GOAL
Each line from the beginning of the data below through the line containing "return board - release_room()" should be repeated exactly, please.
[start]
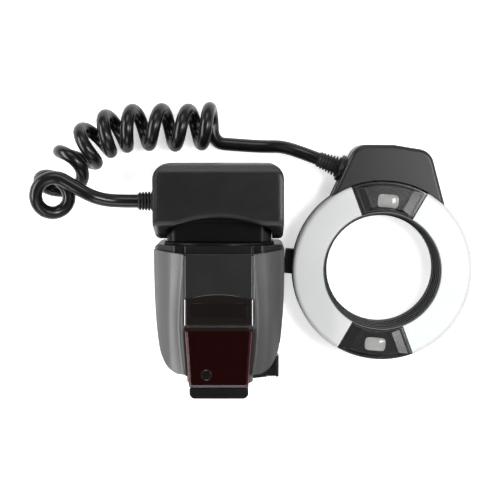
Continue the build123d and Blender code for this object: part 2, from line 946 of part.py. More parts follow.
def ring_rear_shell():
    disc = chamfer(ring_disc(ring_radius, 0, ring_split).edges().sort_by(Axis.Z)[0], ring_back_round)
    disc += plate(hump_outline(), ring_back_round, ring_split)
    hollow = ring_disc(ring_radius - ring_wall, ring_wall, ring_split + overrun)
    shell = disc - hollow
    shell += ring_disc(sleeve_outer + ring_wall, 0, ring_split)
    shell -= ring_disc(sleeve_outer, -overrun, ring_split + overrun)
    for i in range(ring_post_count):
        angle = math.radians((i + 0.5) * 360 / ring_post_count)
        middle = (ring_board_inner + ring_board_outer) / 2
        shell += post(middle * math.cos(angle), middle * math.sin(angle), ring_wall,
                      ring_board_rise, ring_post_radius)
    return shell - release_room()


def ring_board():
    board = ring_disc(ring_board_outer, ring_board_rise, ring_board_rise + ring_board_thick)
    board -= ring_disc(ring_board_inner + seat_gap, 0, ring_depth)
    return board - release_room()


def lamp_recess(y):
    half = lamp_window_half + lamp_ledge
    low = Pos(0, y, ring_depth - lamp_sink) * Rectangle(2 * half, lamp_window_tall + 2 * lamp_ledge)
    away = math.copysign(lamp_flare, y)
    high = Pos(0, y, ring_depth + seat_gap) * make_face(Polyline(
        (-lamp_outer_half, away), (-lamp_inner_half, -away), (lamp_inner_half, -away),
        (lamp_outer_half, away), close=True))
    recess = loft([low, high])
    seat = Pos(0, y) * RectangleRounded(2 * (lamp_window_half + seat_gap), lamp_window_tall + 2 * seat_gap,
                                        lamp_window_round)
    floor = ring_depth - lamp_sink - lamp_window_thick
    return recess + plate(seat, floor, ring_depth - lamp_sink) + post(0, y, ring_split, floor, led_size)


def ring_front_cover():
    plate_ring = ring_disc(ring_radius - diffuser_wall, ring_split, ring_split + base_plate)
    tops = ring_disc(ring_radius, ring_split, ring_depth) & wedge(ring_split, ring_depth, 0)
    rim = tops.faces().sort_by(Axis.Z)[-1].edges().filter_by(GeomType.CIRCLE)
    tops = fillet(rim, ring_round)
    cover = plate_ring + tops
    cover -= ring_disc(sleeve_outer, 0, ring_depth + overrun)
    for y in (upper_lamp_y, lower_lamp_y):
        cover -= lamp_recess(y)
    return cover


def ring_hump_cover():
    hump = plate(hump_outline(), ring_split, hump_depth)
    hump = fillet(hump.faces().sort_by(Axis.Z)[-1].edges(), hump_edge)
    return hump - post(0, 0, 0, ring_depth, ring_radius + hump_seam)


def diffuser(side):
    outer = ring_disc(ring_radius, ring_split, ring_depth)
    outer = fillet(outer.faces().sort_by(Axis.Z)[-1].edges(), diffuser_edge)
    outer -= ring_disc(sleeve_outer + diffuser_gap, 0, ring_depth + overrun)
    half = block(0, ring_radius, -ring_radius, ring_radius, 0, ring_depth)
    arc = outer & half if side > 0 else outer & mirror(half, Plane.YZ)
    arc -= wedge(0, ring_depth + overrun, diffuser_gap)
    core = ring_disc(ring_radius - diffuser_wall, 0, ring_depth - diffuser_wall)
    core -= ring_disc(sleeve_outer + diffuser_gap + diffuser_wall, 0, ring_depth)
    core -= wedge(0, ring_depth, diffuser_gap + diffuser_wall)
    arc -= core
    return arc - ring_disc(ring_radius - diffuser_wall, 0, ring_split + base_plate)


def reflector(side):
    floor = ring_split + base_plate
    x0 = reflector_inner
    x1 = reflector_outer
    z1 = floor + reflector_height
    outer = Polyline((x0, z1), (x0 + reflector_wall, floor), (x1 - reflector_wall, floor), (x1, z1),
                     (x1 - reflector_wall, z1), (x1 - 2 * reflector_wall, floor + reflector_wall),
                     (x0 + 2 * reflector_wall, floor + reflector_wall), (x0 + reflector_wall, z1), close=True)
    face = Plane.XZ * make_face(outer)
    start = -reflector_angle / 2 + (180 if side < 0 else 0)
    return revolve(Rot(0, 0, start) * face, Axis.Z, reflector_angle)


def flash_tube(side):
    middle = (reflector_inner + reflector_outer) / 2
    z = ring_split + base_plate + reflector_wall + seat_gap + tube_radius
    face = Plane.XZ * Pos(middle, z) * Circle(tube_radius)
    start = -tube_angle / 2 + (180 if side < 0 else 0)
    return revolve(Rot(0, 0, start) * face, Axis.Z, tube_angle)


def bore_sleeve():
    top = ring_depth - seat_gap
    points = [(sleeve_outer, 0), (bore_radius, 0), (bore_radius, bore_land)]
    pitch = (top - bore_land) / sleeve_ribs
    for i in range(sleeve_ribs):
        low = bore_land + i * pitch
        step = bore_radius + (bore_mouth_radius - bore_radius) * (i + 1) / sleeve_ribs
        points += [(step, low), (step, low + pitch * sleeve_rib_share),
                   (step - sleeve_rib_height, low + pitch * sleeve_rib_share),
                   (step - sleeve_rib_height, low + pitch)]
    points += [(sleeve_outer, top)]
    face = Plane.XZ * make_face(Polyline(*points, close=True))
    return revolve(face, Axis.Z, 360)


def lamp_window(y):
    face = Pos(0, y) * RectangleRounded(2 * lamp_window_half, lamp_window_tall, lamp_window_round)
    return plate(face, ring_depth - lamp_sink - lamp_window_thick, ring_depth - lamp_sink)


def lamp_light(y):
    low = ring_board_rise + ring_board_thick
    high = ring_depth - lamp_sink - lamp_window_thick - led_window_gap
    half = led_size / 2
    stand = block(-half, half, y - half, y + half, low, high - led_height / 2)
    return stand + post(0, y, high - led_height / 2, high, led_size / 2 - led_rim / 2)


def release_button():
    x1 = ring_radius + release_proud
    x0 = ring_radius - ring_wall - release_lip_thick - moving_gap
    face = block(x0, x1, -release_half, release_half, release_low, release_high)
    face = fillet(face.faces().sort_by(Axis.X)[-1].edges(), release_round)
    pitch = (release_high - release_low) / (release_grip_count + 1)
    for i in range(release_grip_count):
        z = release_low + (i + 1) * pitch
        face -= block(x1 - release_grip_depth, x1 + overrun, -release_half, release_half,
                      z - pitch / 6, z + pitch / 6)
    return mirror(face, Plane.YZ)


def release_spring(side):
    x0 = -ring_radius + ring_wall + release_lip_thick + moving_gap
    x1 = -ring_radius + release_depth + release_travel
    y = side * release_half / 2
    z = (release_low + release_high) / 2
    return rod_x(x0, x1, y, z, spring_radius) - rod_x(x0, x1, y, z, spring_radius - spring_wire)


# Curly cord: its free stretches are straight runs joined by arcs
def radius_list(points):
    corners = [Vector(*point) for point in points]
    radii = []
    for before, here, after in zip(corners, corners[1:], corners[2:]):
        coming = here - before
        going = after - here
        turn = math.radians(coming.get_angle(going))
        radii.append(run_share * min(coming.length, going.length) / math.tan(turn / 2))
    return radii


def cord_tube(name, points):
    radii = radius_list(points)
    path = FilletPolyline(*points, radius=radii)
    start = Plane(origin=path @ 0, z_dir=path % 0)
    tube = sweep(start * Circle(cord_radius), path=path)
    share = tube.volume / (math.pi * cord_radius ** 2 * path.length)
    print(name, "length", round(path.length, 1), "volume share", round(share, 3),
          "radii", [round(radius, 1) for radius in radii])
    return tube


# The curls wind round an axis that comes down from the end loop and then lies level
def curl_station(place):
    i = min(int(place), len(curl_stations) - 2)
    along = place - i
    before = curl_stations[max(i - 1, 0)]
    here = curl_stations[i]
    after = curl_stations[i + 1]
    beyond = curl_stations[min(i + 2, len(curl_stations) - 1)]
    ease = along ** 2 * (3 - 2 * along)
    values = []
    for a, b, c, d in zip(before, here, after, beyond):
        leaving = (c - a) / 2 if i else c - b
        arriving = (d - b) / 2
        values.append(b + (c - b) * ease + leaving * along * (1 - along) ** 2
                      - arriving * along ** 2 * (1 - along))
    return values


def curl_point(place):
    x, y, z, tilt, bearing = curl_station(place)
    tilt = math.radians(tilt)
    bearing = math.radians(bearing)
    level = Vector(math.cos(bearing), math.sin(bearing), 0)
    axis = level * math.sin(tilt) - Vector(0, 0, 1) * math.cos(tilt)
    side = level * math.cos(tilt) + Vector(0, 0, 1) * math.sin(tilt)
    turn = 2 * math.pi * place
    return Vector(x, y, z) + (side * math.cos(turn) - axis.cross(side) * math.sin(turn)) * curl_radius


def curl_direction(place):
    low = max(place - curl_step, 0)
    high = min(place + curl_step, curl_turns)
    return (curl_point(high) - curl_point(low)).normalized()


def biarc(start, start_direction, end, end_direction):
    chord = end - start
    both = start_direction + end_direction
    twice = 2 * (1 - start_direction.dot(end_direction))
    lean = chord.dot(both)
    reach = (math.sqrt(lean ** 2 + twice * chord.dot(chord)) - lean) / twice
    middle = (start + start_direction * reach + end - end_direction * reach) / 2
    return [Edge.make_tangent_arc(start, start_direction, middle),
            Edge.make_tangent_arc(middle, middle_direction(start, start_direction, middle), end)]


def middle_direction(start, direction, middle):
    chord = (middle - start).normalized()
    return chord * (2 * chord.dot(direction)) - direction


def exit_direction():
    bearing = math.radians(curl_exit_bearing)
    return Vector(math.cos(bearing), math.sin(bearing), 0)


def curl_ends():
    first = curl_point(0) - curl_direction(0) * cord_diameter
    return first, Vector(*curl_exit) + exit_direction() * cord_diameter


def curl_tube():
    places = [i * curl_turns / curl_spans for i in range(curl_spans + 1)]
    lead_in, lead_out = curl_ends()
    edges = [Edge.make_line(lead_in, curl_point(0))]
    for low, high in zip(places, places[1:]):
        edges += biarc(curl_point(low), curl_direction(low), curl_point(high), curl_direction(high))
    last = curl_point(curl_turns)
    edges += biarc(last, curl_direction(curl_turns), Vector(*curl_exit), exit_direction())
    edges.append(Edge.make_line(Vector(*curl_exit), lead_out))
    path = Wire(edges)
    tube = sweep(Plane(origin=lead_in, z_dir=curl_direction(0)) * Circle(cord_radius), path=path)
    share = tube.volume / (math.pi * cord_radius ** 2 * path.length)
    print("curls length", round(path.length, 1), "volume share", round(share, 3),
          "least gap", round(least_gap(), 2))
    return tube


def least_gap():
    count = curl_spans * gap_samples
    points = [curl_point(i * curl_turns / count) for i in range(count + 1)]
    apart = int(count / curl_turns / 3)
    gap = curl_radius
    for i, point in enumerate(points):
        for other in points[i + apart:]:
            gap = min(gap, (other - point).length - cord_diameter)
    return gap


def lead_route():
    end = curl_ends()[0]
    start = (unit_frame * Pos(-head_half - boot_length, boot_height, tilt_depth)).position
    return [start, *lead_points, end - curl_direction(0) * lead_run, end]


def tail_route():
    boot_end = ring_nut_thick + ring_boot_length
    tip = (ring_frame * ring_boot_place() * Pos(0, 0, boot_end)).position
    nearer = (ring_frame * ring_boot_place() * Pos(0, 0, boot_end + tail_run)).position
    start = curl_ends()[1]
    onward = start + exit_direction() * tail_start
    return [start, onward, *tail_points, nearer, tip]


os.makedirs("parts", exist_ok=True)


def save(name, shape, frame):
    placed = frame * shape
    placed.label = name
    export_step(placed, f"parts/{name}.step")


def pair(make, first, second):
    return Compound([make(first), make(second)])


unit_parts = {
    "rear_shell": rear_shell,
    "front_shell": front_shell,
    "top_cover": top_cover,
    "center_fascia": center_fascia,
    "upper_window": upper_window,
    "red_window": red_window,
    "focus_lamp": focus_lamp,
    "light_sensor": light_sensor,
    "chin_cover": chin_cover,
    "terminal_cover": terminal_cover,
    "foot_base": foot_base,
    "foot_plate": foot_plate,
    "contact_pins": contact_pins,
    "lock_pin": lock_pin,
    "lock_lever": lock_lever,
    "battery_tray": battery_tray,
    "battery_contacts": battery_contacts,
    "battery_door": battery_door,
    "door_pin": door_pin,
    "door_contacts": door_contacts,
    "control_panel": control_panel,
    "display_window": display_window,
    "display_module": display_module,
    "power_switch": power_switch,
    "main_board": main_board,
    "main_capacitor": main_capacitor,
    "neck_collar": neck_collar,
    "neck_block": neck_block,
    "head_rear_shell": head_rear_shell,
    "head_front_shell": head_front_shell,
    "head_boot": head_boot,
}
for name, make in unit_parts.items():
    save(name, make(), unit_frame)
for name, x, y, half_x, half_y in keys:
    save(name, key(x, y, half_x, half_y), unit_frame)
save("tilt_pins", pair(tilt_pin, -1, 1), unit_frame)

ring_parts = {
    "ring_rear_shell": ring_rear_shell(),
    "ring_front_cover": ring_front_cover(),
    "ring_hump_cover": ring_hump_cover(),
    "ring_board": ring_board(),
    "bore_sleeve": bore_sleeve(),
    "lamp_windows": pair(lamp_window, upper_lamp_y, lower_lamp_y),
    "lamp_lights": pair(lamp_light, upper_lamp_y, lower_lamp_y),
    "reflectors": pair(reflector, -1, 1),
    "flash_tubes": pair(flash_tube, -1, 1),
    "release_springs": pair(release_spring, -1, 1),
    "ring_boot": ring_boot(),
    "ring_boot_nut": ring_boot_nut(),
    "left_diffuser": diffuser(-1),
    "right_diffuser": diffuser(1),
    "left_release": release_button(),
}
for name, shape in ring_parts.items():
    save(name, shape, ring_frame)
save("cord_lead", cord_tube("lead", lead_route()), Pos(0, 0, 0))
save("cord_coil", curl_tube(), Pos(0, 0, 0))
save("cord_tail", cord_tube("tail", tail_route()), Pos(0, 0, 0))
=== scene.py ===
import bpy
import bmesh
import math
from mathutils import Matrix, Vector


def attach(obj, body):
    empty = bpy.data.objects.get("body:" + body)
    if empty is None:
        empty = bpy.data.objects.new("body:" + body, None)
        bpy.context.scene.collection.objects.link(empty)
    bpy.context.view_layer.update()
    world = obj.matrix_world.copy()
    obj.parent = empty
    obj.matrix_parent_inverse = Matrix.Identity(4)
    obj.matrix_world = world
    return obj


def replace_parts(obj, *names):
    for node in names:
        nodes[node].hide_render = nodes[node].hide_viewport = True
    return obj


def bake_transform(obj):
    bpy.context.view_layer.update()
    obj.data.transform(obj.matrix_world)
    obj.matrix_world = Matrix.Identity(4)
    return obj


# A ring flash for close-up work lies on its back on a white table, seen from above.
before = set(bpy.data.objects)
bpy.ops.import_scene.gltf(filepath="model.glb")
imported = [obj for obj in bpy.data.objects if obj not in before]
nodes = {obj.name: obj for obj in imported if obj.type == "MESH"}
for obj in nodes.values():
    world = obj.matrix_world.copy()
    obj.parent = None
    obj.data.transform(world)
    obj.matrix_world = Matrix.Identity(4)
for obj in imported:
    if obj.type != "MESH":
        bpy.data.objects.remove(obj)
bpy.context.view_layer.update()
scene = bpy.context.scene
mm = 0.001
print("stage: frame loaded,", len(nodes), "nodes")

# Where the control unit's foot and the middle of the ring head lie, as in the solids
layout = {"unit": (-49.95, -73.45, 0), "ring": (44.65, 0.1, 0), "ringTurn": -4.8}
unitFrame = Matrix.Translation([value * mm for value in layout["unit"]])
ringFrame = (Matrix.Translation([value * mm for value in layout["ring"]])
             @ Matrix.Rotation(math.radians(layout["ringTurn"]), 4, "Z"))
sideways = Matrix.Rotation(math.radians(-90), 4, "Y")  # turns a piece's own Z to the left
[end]
TASK OUTPUT
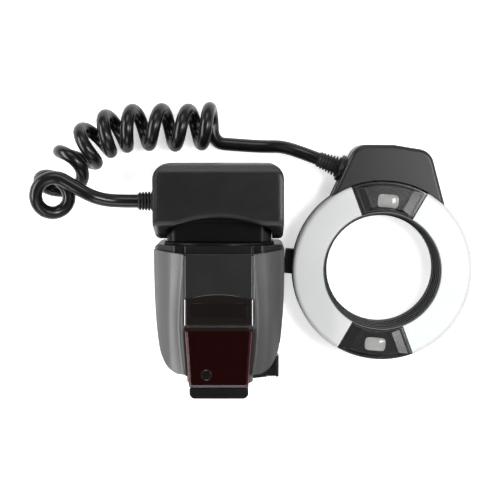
Continue the build123d and Blender code for this object: part 2, from line 946 of part.py. More parts follow.
def ring_rear_shell():
    disc = chamfer(ring_disc(ring_radius, 0, ring_split).edges().sort_by(Axis.Z)[0], ring_back_round)
    disc += plate(hump_outline(), ring_back_round, ring_split)
    hollow = ring_disc(ring_radius - ring_wall, ring_wall, ring_split + overrun)
    shell = disc - hollow
    shell += ring_disc(sleeve_outer + ring_wall, 0, ring_split)
    shell -= ring_disc(sleeve_outer, -overrun, ring_split + overrun)
    for i in range(ring_post_count):
        angle = math.radians((i + 0.5) * 360 / ring_post_count)
        middle = (ring_board_inner + ring_board_outer) / 2
        shell += post(middle * math.cos(angle), middle * math.sin(angle), ring_wall,
                      ring_board_rise, ring_post_radius)
    return shell - release_room()


def ring_board():
    board = ring_disc(ring_board_outer, ring_board_rise, ring_board_rise + ring_board_thick)
    board -= ring_disc(ring_board_inner + seat_gap, 0, ring_depth)
    return board - release_room()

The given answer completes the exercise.